Вернитесь к цитированным выше строкам: «— Тогда огонь! — вскричал Азазелло. — Огонь, с которого все началось и которым мы все заканчиваем».

Всмотритесь: в облике персонажа, фактически уже завершенном, начинают проступать новые противоречия. Эта апология огня — эта философия огня! — неужто они принадлежат «демону безводной пустыни»? И не вернее ли предположить, что какая-то другая сущность уже прорезывается здесь?

«Азазелло сунул руку с когтями в печку...» И снова — эта неожиданная «рука с когтями» к концу романа, противоречащая и облику «рыжего разбойника», спускающего с лестницы Поплавского, и портрету «блистающего сталью доспехов» демона-убийцы.

Внимательный читатель, впрочем, заметит: не совсем неожиданная. Нечто подобное все-таки было. В самом конце первой части романа — там, где буфетчик оставляет доктору Кузьмину дьявольские червонцы, а потом появляется «сестра милосердия» с кривым мужским ртом, с одним клыком (Азазелло!), — она сгребает денежки «птичьей лапой». «Птичья лапа» — предвестие «руки с когтями».

Но глазам текстолога, работающего с рукописями, иногда приоткрывается потаенный порядок действий, а за ним движение авторской мысли.

Этапов работы Булгакова над романом — или редакций романа, — как известно, было шесть. И вот в четвертой редакции (1937—1938), первой полной, еще рукописной, в устах Азазелло нет формулы огня. Просто: «— Тогда огонь! — вскричал Азазелло. Он сунул руку в печку, вытащил дымящуюся головню...» И «руки с когтями», как видите, тоже нет.

Обе подробности появились в пятой редакции (1938), когда Булгаков в первый и единственный раз продиктовал роман на машинку. А «птичья лапа» страшной «сестры милосердия» возникла еще позже, уже с оглядкой на «руку с когтями» — в последней авторской правке по машинописи (ее я и называю шестой редакцией), зимою 1939— 1940 года.

Азазелло не удовлетворял автора! Образ, завершенный для читателей, в воображении писателя продолжал изменяться по каким-то своим, внутренним законам, настойчиво и непредсказуемо. Сквозь все планы и расчеты прорывалась огненная природа персонажа. Кстати, в странной главе

30-й, где Азазелло произносит свой апофеоз огню, он снова назван «рыжим демоном».

Нужен был последний толчок. И таким толчком стала постановка «Валькирии»...

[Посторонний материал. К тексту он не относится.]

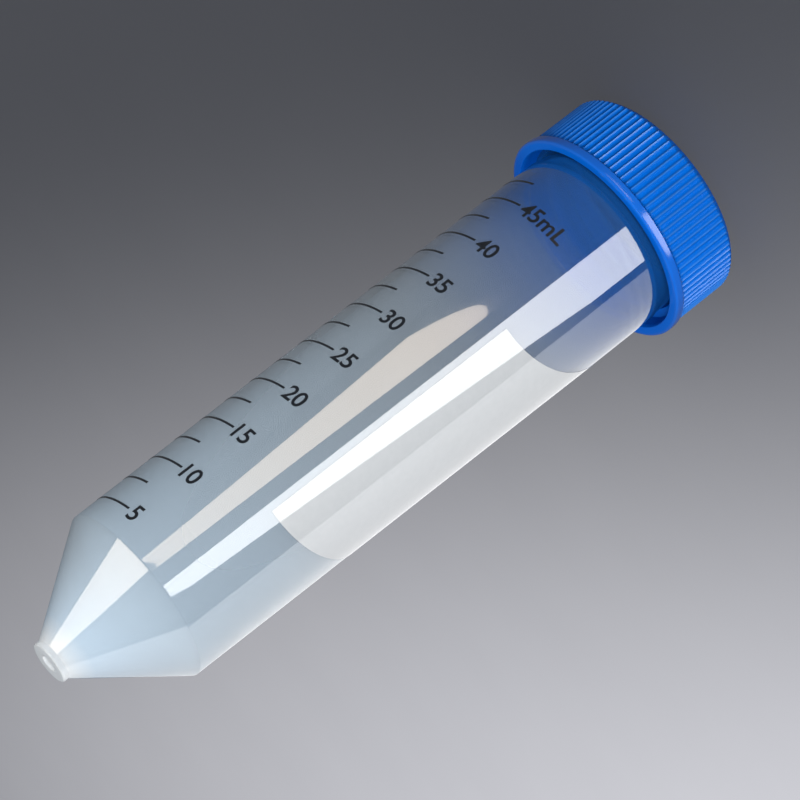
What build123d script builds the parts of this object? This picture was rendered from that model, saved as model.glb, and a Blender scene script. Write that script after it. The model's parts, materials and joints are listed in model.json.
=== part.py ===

Мы никогда не узнаем, какою виделась писателю теперь эта линия изменений в его романе. Хотел ли он всего лишь высвободить полнее огненное начало Азазелло? Сделать его духом огня, подобным Логге? Или предполагал, ломая практически законченный роман, заменить самое имя? Тезку библейского «демона безводной пустыни» — персонажем из совсем другой мифологии, другого эпоса — скандинавским или древнегерманским богом огня?

Булгаков легко входил в миры других культур. Его фантазия чувствовала себя свободно в бесконечностях Ветхого и Нового Завета. Ему нужны были аналогии с Данте и полемика с Гете, иудейская демонология и демонология германцев и скандинавов, чтобы рассказать историю любви и смерти двух людей в Москве 30-х годов: непризнанного писателя и женщины, которая его любила. Правда, очень одаренного писателя и очень красивой женщины. Поиски философских ответов в немыслимых глубинах человеческого духа соединялись с поисками истин бытия через эту простую историю.